The performance reframed her career, revealing dramatic depths that extended far beyond her earlier comedic work and marking her as one of the most versatile actors of her generation.
Daisy Edgar-Jones – Normal People (2020)
In Normal People, Edgar-Jones crafted a performance defined by emotional transparency—raw, searching, and intricately textured. Her portrayal of Marianne captures the contradictions of youth: self-assured yet insecure, passionate yet guarded, resilient yet wounded. She navigates the character’s complexities with a subtlety that makes each shift in emotion resonate, solidifying her place among the most compelling actors of this emerging generation.
Millie Bobby Brown – Stranger Things (2016–2025)
Brown’s Eleven is a study in expressive minimalism—communicating entire emotional arcs through silence, micro-expressions, and physical stillness. Her ability to balance supernatural ferocity with childlike vulnerability made the character instantly iconic, fueling the series’ cultural impact.
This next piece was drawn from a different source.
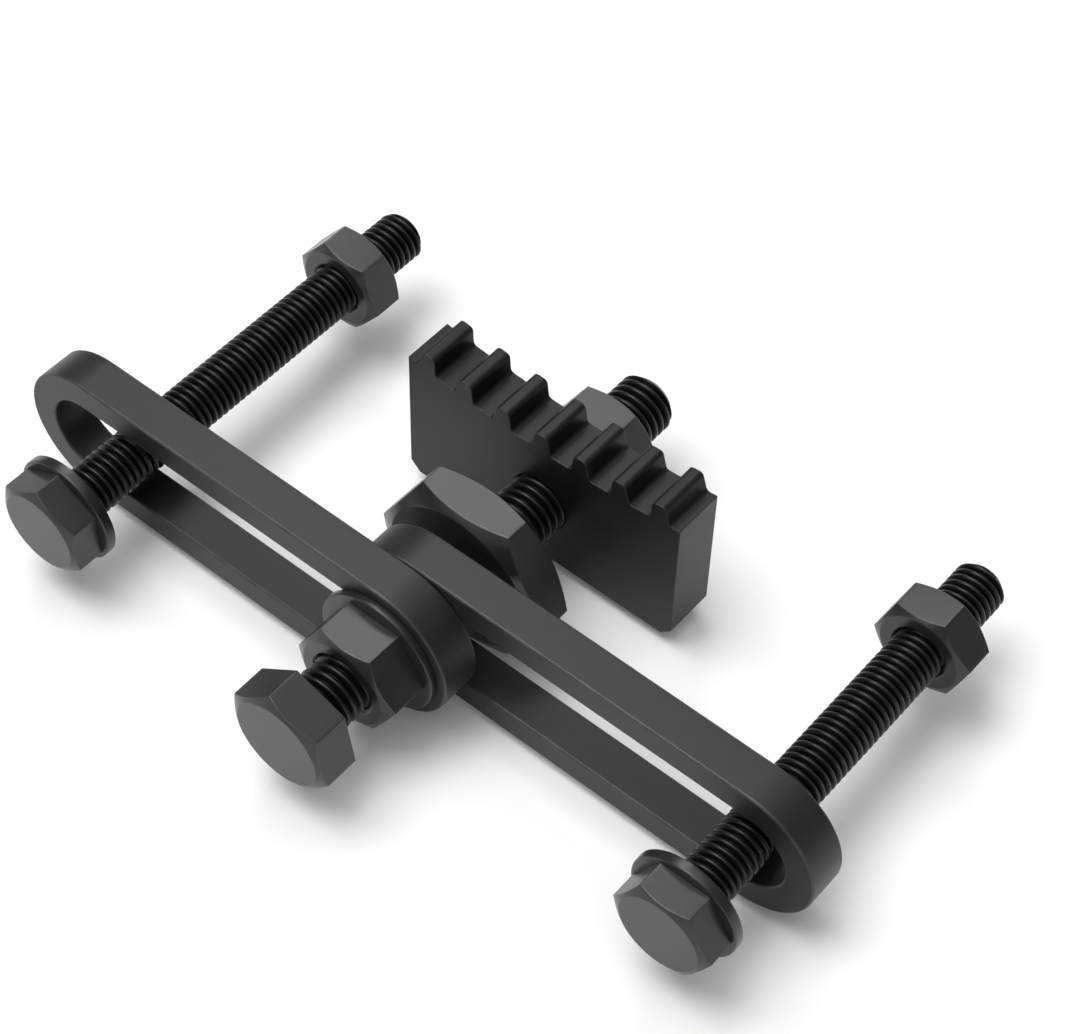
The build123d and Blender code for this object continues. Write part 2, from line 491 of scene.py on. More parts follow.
@dataclass
class Piece:
    """One visible piece of the tool, named for the node that it stands for, in millimetres."""

    MERGE_M = 1e-7
    SHARP_ANGLE = math.radians(24)
    FLAT_WEIGHT = 90
    BROKEN_SLOT = 1

    node: str
    finish: Finish
    bevel: float = 0.12
    bevel_steps: int = 2

    def shape(self) -> bmesh.types.BMesh:
        """Build the piece's mesh; each kind of piece has its own.

        Returns:
            The mesh in metres, in the model's frame.
        """
        raise NotImplementedError

    def build(self, materials: dict[str, bpy.types.Material]) -> bpy.types.Object:
        """Make the object, break and mark its edges, and put it on its body.

        Args:
            materials: The finished materials by name.

        Returns:
            The finished object.
        """
        shape = self.shape()
        bmesh.ops.remove_doubles(shape, verts=shape.verts, dist=self.MERGE_M)
        bmesh.ops.recalc_face_normals(shape, faces=shape.faces)
        for polygon in shape.faces:
            polygon.smooth = True
        mesh = bpy.data.meshes.new(f"{self.node}_dressed")
        shape.to_mesh(mesh)
        shape.free()
        piece = bpy.data.objects.new(f"{self.node}_dressed", mesh)
        bpy.context.scene.collection.objects.link(piece)
        for _ in range(self.BROKEN_SLOT + 1):
            mesh.materials.append(materials[self.finish.name])
        self._break_edges(piece)
        self._mark_edges(piece.data)
        self._add_on(piece.data)
        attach(piece, self.node)
        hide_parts(self.node)
        log.info("%s: %d faces", piece.name, len(piece.data.polygons))
        return piece

    def _break_edges(self, piece: bpy.types.Object) -> None:
        """Bevel the sharp edges into the second slot and keep the flats' shading flat.

        Args:
            piece: The object to bevel.
        """
        if self.bevel > 0:
            bevel = piece.modifiers.new("broken_edges", "BEVEL")
            bevel.width = self.bevel * MM
            bevel.segments = self.bevel_steps
            bevel.limit_method = "ANGLE"
            bevel.angle_limit = self.SHARP_ANGLE
            bevel.material = self.BROKEN_SLOT
        flats = piece.modifiers.new("flat_faces", "WEIGHTED_NORMAL")
        flats.mode = "FACE_AREA"
        flats.weight = self.FLAT_WEIGHT
        evaluated = piece.evaluated_get(bpy.context.evaluated_depsgraph_get())
        baked = bpy.data.meshes.new_from_object(evaluated)
        piece.modifiers.clear()
        piece.data = baked

    def _mark_edges(self, mesh: bpy.types.Mesh) -> None:
        """Turn the second material slot into the edge attribute.

        Args:
            mesh: The piece's mesh.
        """
        edge = mesh.attributes.new("edge", "FLOAT", "FACE")
        for polygon in mesh.polygons:
            edge.data[polygon.index].value = float(polygon.material_index == self.BROKEN_SLOT)
            polygon.material_index = 0
        mesh.materials.pop(index=self.BROKEN_SLOT)

    def _add_on(self, mesh: bpy.types.Mesh) -> None:
        """Join what is made apart from the skin; most kinds of piece have nothing.

        Args:
            mesh: The piece's mesh with its edges marked.
        """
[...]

As she matured across seasons, Brown demonstrated an increasingly confident dramatic range, marking her as a performer capable of evolving in real time on one of television’s biggest stages.
Hailee Steinfeld — Sinners (2025)
In Sinners, Hailee Steinfeld steps into a role that demands both restraint and emotional fracture, revealing just how naturally she navigates characters caught between moral pressure and quiet rebellion.
The film positions her in a world where every choice carries consequence, yet Steinfeld avoids melodrama; she builds her performance through the small ruptures—glances held too long, words swallowed at the wrong moment, a tension that grows even when she’s still.
It’s a reminder that her dramatic instincts run deeper than her early breakout roles suggested. With Sinners, she taps into an older, sharper register, one shaped by disillusionment and survival, marking a turning point that reframes her not only as a versatile star but as an actor capable of carrying stories defined by their bruised complexity.